We encourage the mobilization of labour, popular, students and peasants to demand a living wage, ending with US$ 10 or US$ 15 of the current state salary. For a minimum of 250 or 300 convertible pesos (CUCs), abolishing the evil system of dual currency. No more shops and markets for the rich and others for the poor. Enough of special salaries and privileges for the ruling bureaucracy.
More investment in health and education. No to capitalist enterprises, whether mixed or completely private. For the re-nationalization of large enterprises under workers control and management, in the context of a single centralized plan.

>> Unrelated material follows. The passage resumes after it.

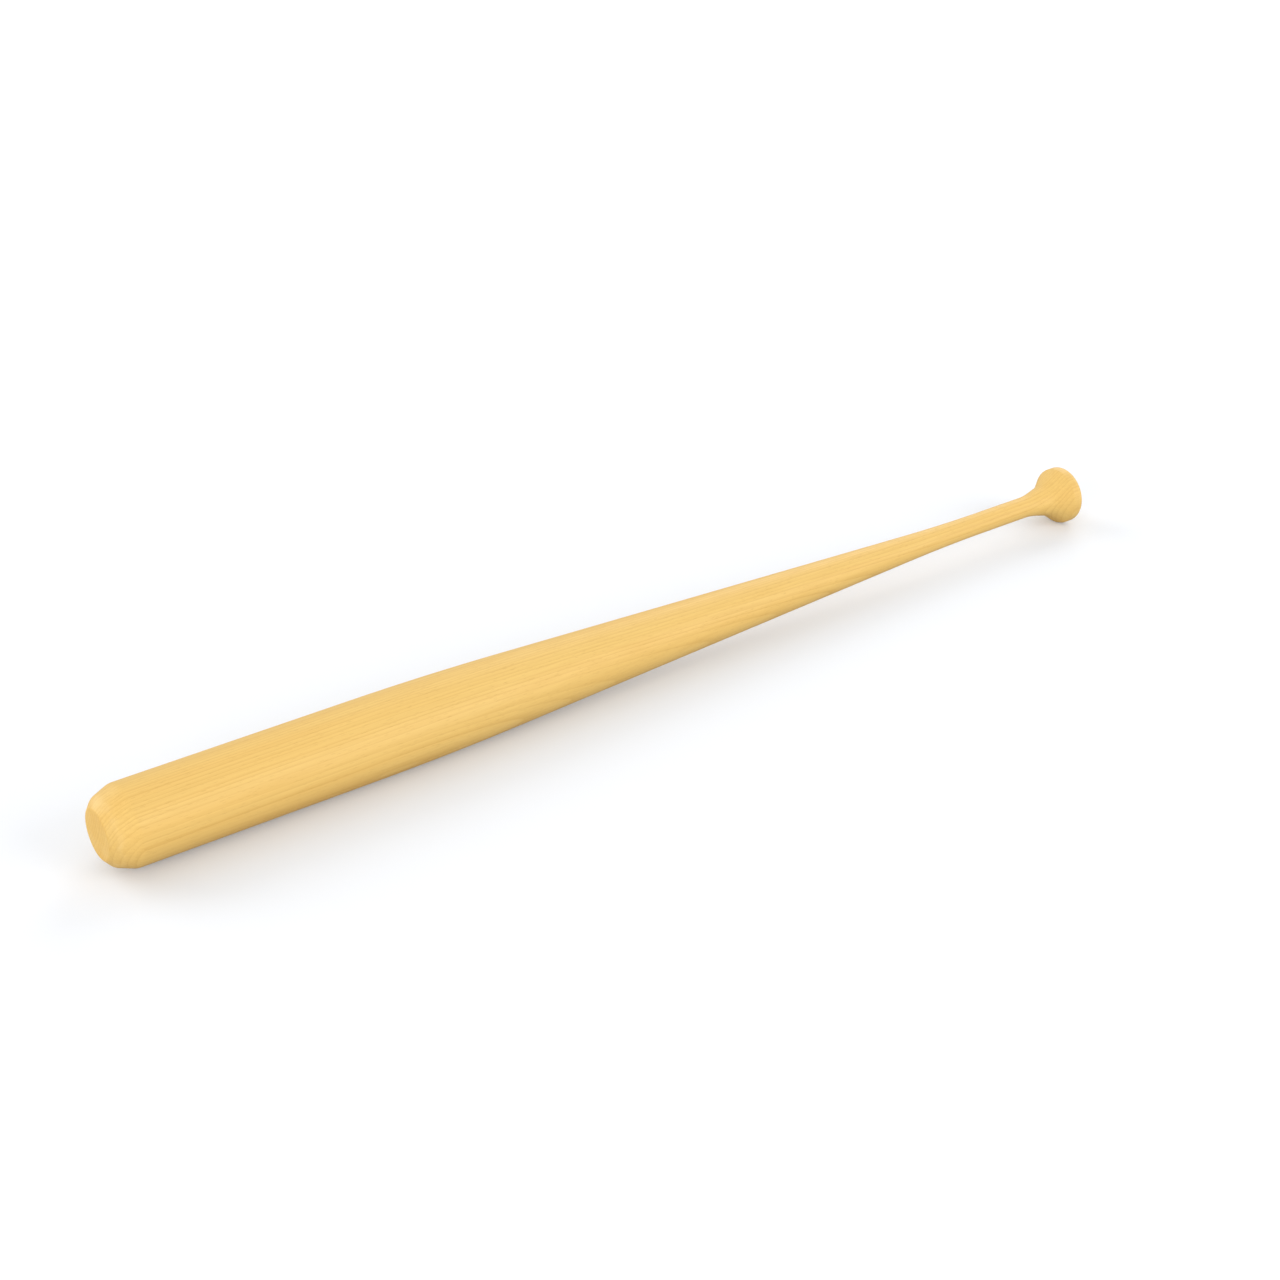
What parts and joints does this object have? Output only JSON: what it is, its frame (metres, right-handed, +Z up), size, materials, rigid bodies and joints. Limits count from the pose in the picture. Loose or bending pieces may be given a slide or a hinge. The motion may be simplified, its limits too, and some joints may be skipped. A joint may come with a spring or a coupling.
{
  "type": "wooden ball bat",
  "caption": "One-piece turned wooden ball bat with a straight barrel, a bevelled barrel end, a long taper, a thin straight grip and a flared disc knob.",
  "frame": {"origin": "centre of the knob's flat end face, on the bat's turning axis", "axes": "+X along the turning axis, from the knob up the handle to the barrel end; +Z up, with the bat lying on its side; +Y completes the right-handed frame"},
  "size_m": [0.8636, 0.058, 0.058],
  "materials": {
    "lacquered_wood": "pale honey hardwood with fine straight grain, under satin clear lacquer"
  },
  "bodies": {
    "root": {"turned_bat_body": "lacquered_wood"}
  },
  "joints": []
}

Full rights to mobilize and for the independent organization of workers, peasants and students. Right to dissent, protest and strike. Full independence of the unions from the state and the government. For workers democracy to make their claims, change leaders and form new unions.
Full freedom for the Cuban people, nothing for the «gusanos» (worms) in Miami. Enough of political prisoners; against one-party rule regime and for the free formation of political parties. Complete freedom to enter and leave the country to all Cubans, with a simple and free process. Free use of Internet; no to the censorship of music, art and information. Freedom for young people, with the right to organize student centres and to demand freely their claims.
For a national economic plan that starts with recovering the monopoly of foreign trade, eliminates the current dual currency system and gives immediate and substantial increase in wages. For a new economic planning with workers democracy, that attacks social differentiation, the corruption of those above and reverses the capitalist restoration. To recover the accomplishments achieved in health and education in the early years of the revolution. The government of the Castros and the CPC is not in the service of the Cuban people, it needs to be replaced, with mobilization, with a government of the workers, to achieve true socialism with workers democracy. For it, we encourage the building of a new revolutionary leadership, a new socialist party to resume the banners of Che and the early years of Socialist Cuba.